That is a good price too...
Bit of warning though... last time I purchased a Hitachi Drive from Fry (the actual store).

The rebate took nearly 6 months to arrive (not kidding... I called at least 6 times until I got it)


----------



## A J Ricaud (Jun 25, 2002)

Do I get a "finder's fee" for turning you guys on to this? By the way, I also bought 2.


----------



## LlamaLarry (Apr 30, 2003)

kiddk1 said:


> check this out 500gb sata for 79.99
> http://shop3.outpost.com/product/4902641


Must...Resist...


----------



## ebonovic (Jul 24, 2001)

Hmm... Looks like that 500gb SATA is not there any more...

I wanted to check the dates on the rebate, as I will be out by the Fry's on Saturday.
Would be a nice thing to have on the shelf......


----------



## LlamaLarry (Apr 30, 2003)

LlamaLarry said:


> Must...Resist...





ebonovic said:


> Looks like that 500gb SATA is not there any more...


SUCCESS!!


----------



## Lee L (Oct 1, 2003)

OK, the UMF got me. I bought two of them for a mirrored raid array. Now I just need to go find a cheap raid card for this thing.

I figure the 400 gig will be around for long enough that in a year or so if I need more storage, I can just add a drive or 2 and change from mirroring to Raid 5. Anyone see any problems with that?


----------



## ebonovic (Jul 24, 2001)

The only problem... is the one I am facing now.

Power and heat.

I have been gradually moving to "bigger" raid, by picking up cheaper smaller drives.
Right now I have a 360gb "drive", via 2 200gbs and 2 160gbs (RAID10)

So my case is very "crowded" and I am using a lot of power from my power supply.

So going to these two 400's is going to be nice.

But in the long run, you wuld probably be better by replacing the drives with two larger ones when you need space... or RAID10ing them (get another two 400gbs in a year or so, and give yourself a 800gb drive)...

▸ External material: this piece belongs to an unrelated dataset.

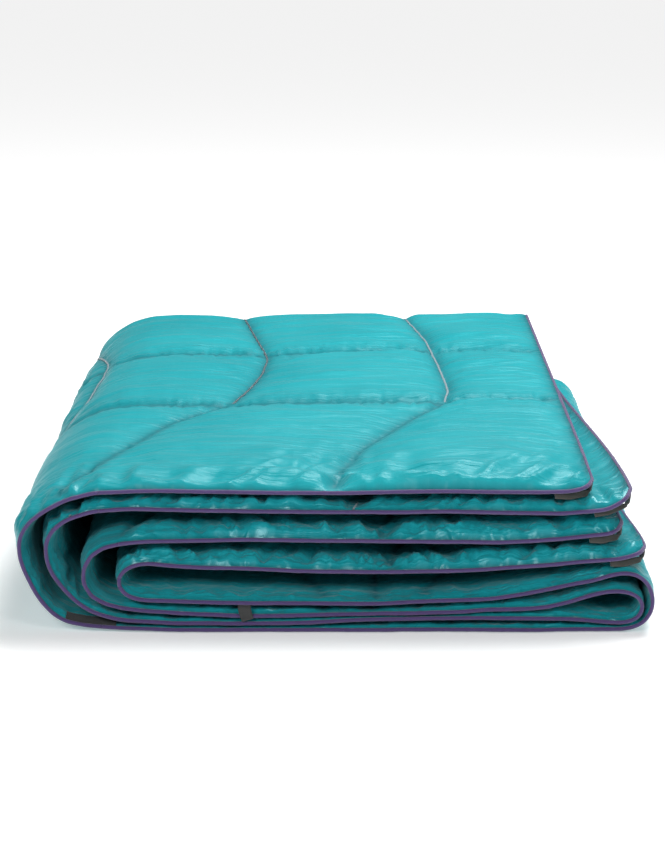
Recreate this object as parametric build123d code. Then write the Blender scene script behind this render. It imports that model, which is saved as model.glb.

Cheaper to find a RAID1+0 card, then a RAID5 card...
In fact, check your motherboard... you may have a RAID1+0 connection on it already.


----------



## Lee L (Oct 1, 2003)

ebonovic said:


> The only problem... is the one I am facing now.
> 
> Power and heat.
> 
> ...


I am probably going to end up building a cheap machine to house these and server as a server for the house so I can get this off my main office PC. At the very least I would proably have to upgrade the 250 watt PS (though it is a Dell and they tend to be at least what they are sold at from what I read). I just figured I could add a 3rd drive in teh future and that would allow me to have an 800 gig drive with Raid 5 where mirroring "wastes" more drive platter space.


----------



## BigBearf (Aug 18, 2005)

Thanks for the info.. I got one for $119 overnight. No problems
BigBearf


----------



## Dirac (Oct 18, 2002)

Many thanks to the OP. I just ordered last night after my 2x400 HR10-250 went belly up.


----------



## ebonovic (Jul 24, 2001)

It is now back to 199.99

Thanks to TCF... you gotta love this place


----------



## Lee L (Oct 1, 2003)

I got a shipping notice during the night.


----------



## ebonovic (Jul 24, 2001)

So did I..


----------



## Lee L (Oct 1, 2003)

Now I just have to buy about $150 worth of parts to build a box for this or try to make it work with my Dell PC I have now.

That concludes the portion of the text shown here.